The Presentation of Jesus in the Temple
On February 2 all of the Christian churches celebrate the Presentation of Jesus in the Temple. This feast reminds us that forty days after the birth of her firstborn son, Mary took the baby to the Temple to offer him to the Lord with a sacrifice of two turtledoves or pigeons, in accordance with the Law of Moses.
This fulfillment of the Law is also Jesus' first official encounter with his people, in the person of the elderly Simeon. For this reason the Orthodox churches call today's feast the Lord's Holy Meeting (Hypapanté). It is a meeting and a manifestation, because Mary enters the Temple "to reveal to the world the one who gave the Law and fulfills it," and to accompany the Son in his first act of offering to the Father.

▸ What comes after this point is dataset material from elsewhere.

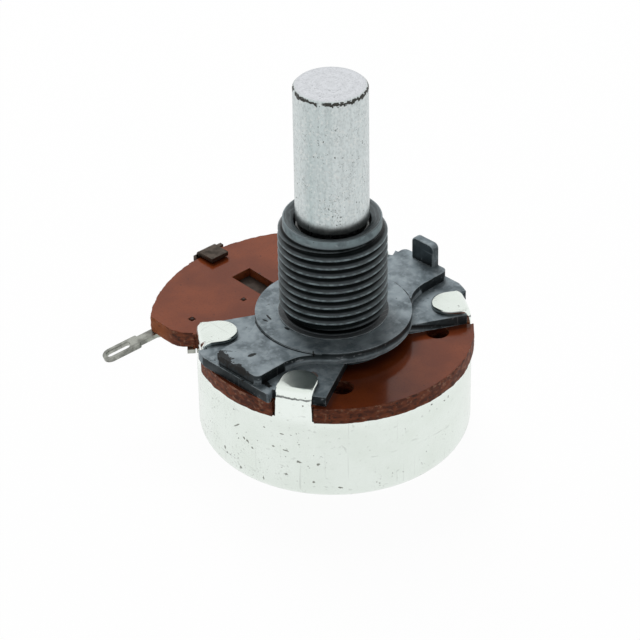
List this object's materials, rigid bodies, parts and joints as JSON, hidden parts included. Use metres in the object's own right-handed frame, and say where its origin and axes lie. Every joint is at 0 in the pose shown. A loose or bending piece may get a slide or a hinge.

The feast of the Presentation originated in Jerusalem, and is attested there as early as the fourth century. The church of Jerusalem's liturgy included a candlelit procession, which was later incorporated into Western liturgies and is still practiced today. It is inspired by the song of the elderly Simeon who, taking the infant Jesus in his arms, gives thanks to God and recognizes in the baby the "light for revelation to the Gentiles and glory for your people Israel."
As Christians celebrate this feast, they are invited to remember that poverty and longing - as expressed by Simeon, Anna the prophetess, and all of the poor of Israel whom Luke presents in the infancy Gospel - are what make it possible to recognize the Lord and his mission of universal salvation.